私は私 ~ 自分なんて価値がないと思っているあなたへ ~
「こんな私でいいのかな?」
「私なんて価値がない」
「自分のことが好きになれない。」
「やりたいことがみつからない。」
「どうも生きにくい。」・・・etcに悩んでいる方、苦しんでいる方に
翻訳家のニキリンコさんの言葉を紹介します。
たまたま見つけた本の訳者あとがきに書いてあった言葉です。
少し長いですが、良かったら読んでみてください。
私は就職したことがない。
アルバイトをしても長く続いたことがない。
どこへ行っても上司の指示が理解できず、物が運べず、お金が数えられず、制服のボタンがとめられず、電話に出られなかった。
学校を中退してからは、理由をきかれるのが怖く、面接にも行けなくなってしまった。
同級生は卒業して就職していくのに、アパートに閉じこもって悶々とする毎日。
どうして自分は何をやってもだめなんだろう。
それに、仕事や対人関係がだめだと、どうしてこんなに肩身が狭いんだろう。
不器用な人の許容されない世の中なんて。
まともに働ける人間にもなりたいが、こんな世の中も変えたい。そう思って市民運動やボランティアを始めた。
そこでは、参加者たちはそれぞれの得意な作業に名乗りをあげていた。
印刷のできる人が印刷をし、お金に強い人が会計を担当する。私の知らなかった発想だった。
同級生たちは
「いったん入社したら、どこに配属されようと、なんでもこなせるようでなきゃ」
と言っていたのに。
私がよく任されたのは、「文書を書くこと」だった。
文章なら家でゆっくり書けばいいから、現場であたふたしなくてもすむ。
文も読みやすいと喜ばれた。
でも、何を書くべきで、何を省略していいか判断する力はなかった。
集会の報告を書くと「わからない」と言われてしまう。
読者は何を知りたがるかわからないのだ。
世に訴えたいことはある。
文章も書ける。
だが内容の取捨選択はできない・・・。
その後、さまざまな紆余曲折を経て、
「内容を自分で作れないなら、既成の洋書を紹介し、翻訳する手がある」
と気づき、初めて単行本を下訳したのが大学をやめて十年後。
生まれて初めて「半年以上続いた」のが翻訳だった。
結局「自分にもできる仕事」を見つけるのに、十年よぶんにかかってしまった。
なんでもこなさなければなどと思わず、最初からできることを探していたら、遠回りせずにすんだのに。

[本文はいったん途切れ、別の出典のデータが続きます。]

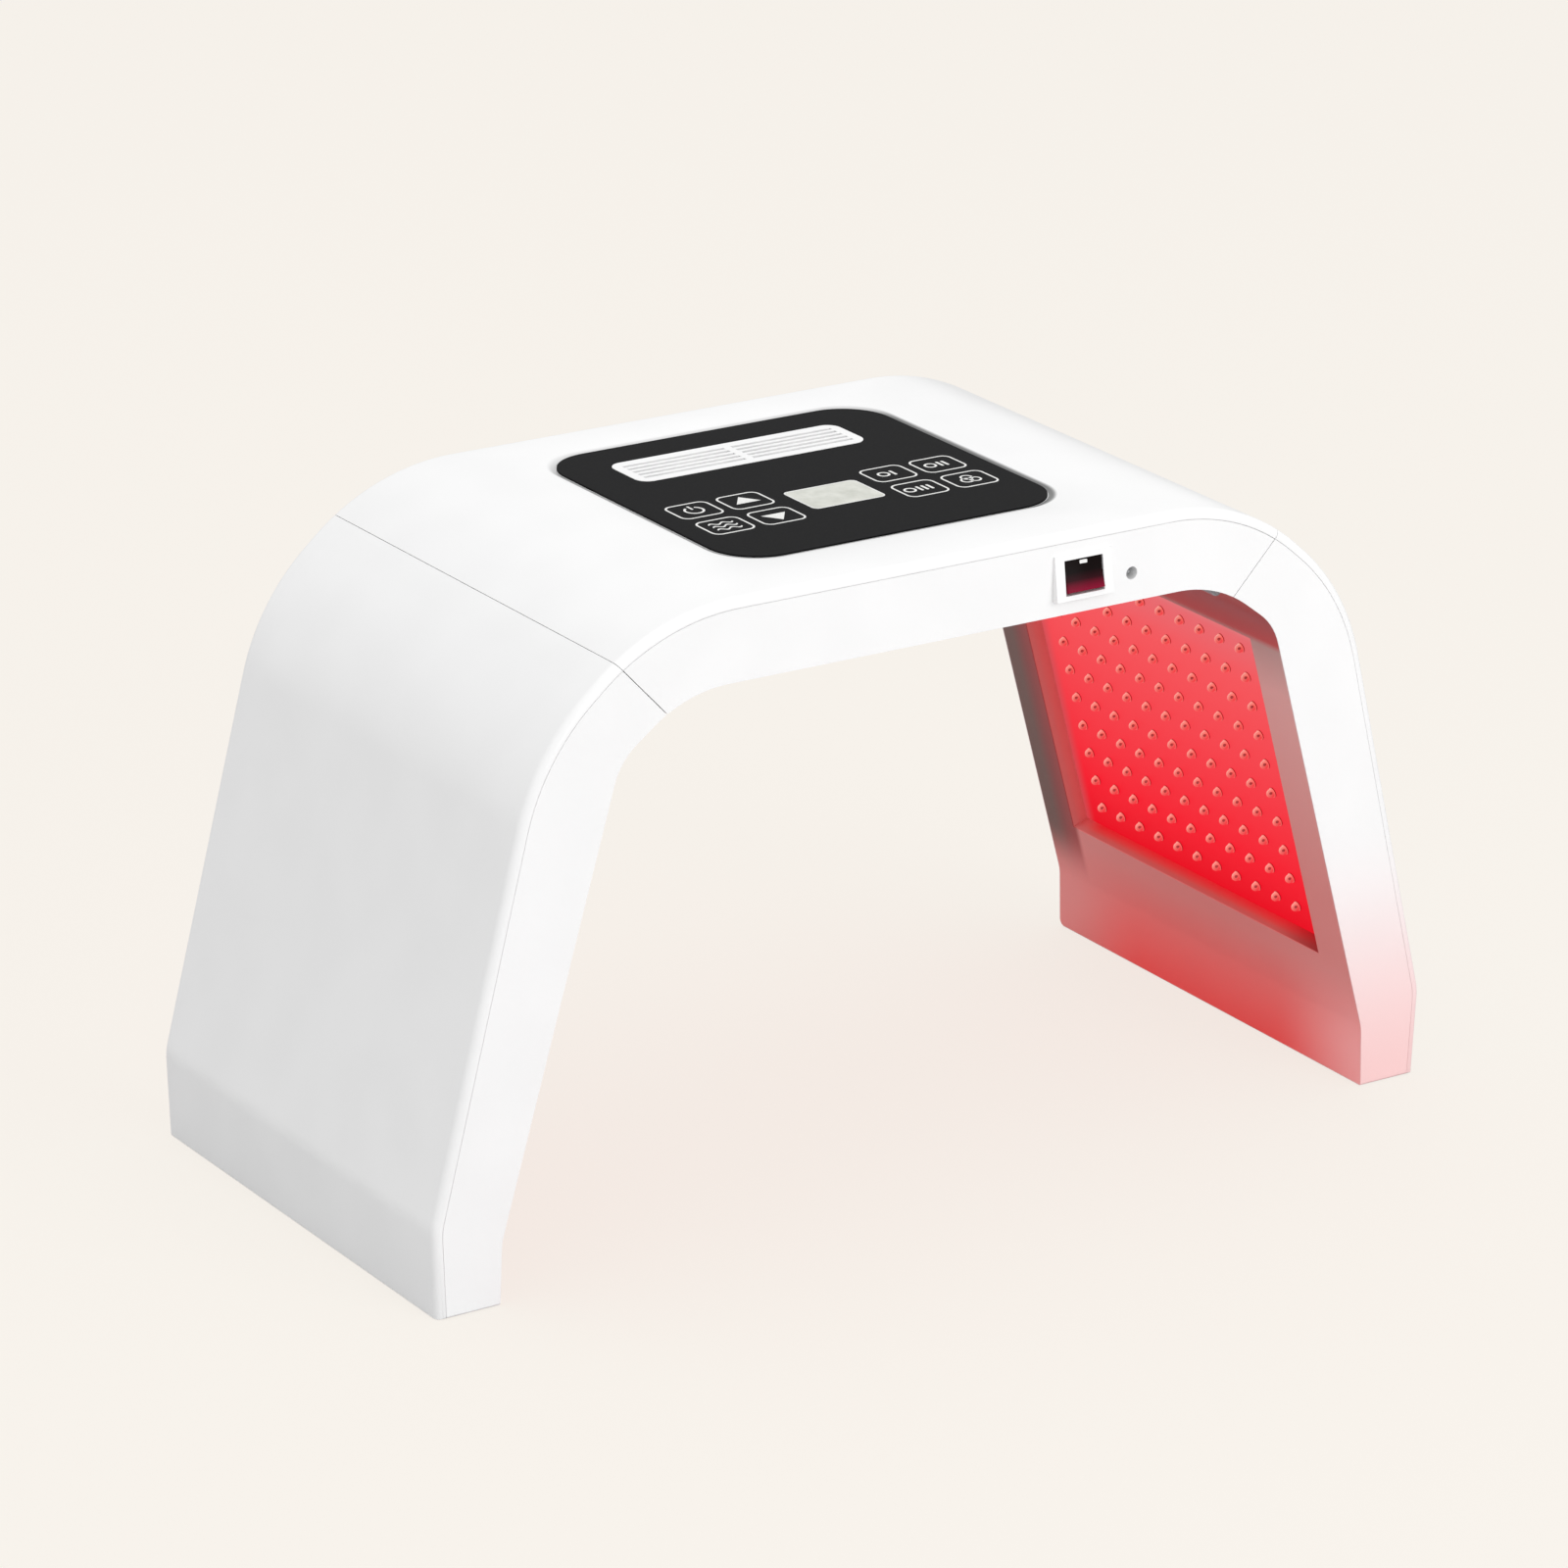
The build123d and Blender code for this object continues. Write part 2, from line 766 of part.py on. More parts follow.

まだまだ駆け出しでいつまで続くかわからない私だが、幸い、仕事がつまらないと思ったことは一度もない。
昔はあんなに尊敬していたはずの
「ちゃんと卒業して、就職していった人たち」が
「仕事に意義が感じられない」などと訴えるのを聞くうち、私は気づく。
彼らも私も、同じ神話に縛られていたのだ。
「仕事は苦しいもの、がまんするもの」という神話に。
私はできないことだらけであきらめてしまったおかげで、
「せめてやりたいことをやろう」
と考えることができたが、
なまじ力のある彼らにはその機会がなかったのだろう。
~ 引用ここまで ~
できないことも才能です。
「あれもできない、これもできない・・・。
でも、これならできる。」
できないことが多ければ、自分のダイヤモンドの原石が見つけやすくなります。
ニキリンコさんは言います。
「なんでもこなさなければなどと思わず、最初からできることを探していたら、遠回りせずにすんだのに。」と。
「私は私」、「あなたはあなた」。
必ず、あなたにもダイヤモンドの原石があります。
探してみてください。
そして、自分のことを好きになって、自分のことを大切にしてください。
ニキリンコさんの紹介。
ニキリンコさんは幼い頃から周囲との違和感を覚えながら育ち、大学を中退。
その後、心の問題に興味を持ち、英文の文献を多数読むうちに翻訳の仕事に出会います。
30歳代で初めてアスペルガー症候群と診断され、更に高機能自閉症を患っていることを公表。以後、これをテーマに翻訳、執筆、講演などで活動している。